In an earlier submission to the senate inquiry, Facebook said it had generated 4.7 billion referrals to Australian media publishers and shared $5.4 million in revenue with them between January and November.

It also claimed “the commercial value we derive from news content in Australia is virtually zero”, while Google has threatened to remove its search engine from Australia if the current version of the code is passed into law.

Despite disagreeing with key arguments used to defend the media bargaining code, Mr Beecher said the internet giants were “almost certainly too powerful” and should be legally required to “pay full Australian tax on all their Australian profits that stem from all their Australian revenue”.

“I’m not here to defend Google and Facebook,” he said. 

Their market dominance and the information they collect about their users’ online behaviour is scary.”

Facebook CEO Mark Zuckerberg failed to convince Josh Frydenberg to back down on the laws, according to the Treasurer. Photo: Getty

Mr Beecher said the huge market share and tax minimisation strategies of the internet giants provided enough justification to ask them to pay a “social licence” fee to support public interest journalism.

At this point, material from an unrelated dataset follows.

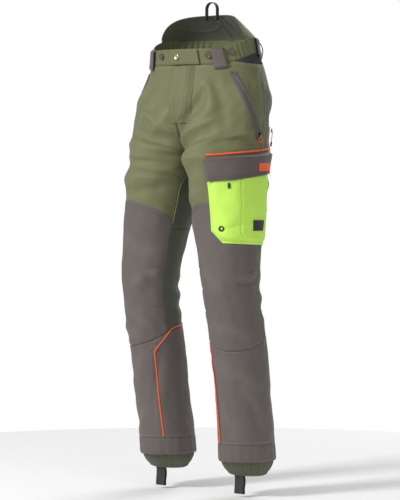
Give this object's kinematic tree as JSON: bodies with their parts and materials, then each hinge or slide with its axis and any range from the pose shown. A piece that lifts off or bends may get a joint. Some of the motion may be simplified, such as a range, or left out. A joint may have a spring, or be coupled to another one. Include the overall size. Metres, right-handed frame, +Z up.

“For those reasons — not because of spurious arguments about stealing content and advertising revenue — I believe they should pay what is, in effect, a social licence to support the public interest journalism that has been severely affected by the invention of the commercial internet, which Google and Facebook dominate,” he said. 

Senator Sarah Hanson-Young, who is the Greens’ media spokesperson and sits on the committee tasked with interrogating the proposed new laws, also called for the code to explicitly support public interest journalism.

She said in a statement that the Greens would seek amendments to the bill that:

  1. “Require news organisations to spend the revenue from the Code on resourcing public interest journalism
  2. “Require the 12-month review of the Code to report on the impact that the Code is having on small, independent and start up publications.”

Senator Hanson-Young wants the code to explicitly support public interest journalism. Photo: AAP

“Media diversity is essential for public interest journalism. The Code must cover all publishers that contribute to public interest journalism in Australia,” Senator Hanson-Young said. 

During the hearing, Mr Beecher said Mr Frydenberg’s code should be amended in two specific ways.

First, in the interests of enhancing the diversity of media ownership in Australia, the code should be adjusted to provide “meaningful financial support for Australia’s 100 or so small-to-medium regional and urban news publishers”.

For this reason alone, Mr Beecher told the Senate hearing that Nine and News should not receive “the vast proportion of funding” provided by the code.

Second, he said the code should address key concerns raised by Google and Facebook.

Mr Beecher said Google is concerned about the way the code will require them to provide funding to news publishers. Namely, he said, the company is worried that the code will ask it to pay publishers to display snippets of news stories, which, if replicated globally, could unwind its entire search business model.

“But if they pay publishers through other means, such as licensing content for new products like their News Showcase, they [will] have made it clear [that] they will proceed to support the Australian news industry,” Mr Beecher told the hearing. 

He said Facebook’s primary concern, meanwhile, is the lack of any guidance or specific limit on the amount of money the code could ask it to pay.

“Some kind of liability guidance would remove that objection,” he said. 

“On both these issues, I would argue that minor adjustments to the bill would in no way distort or compromise its intentions, and would give far greater certainty that the platforms will participate and therefore that Australian news publishers – large, medium and small – are given this once-in-a-lifetime financial support to play their role in our democracy.”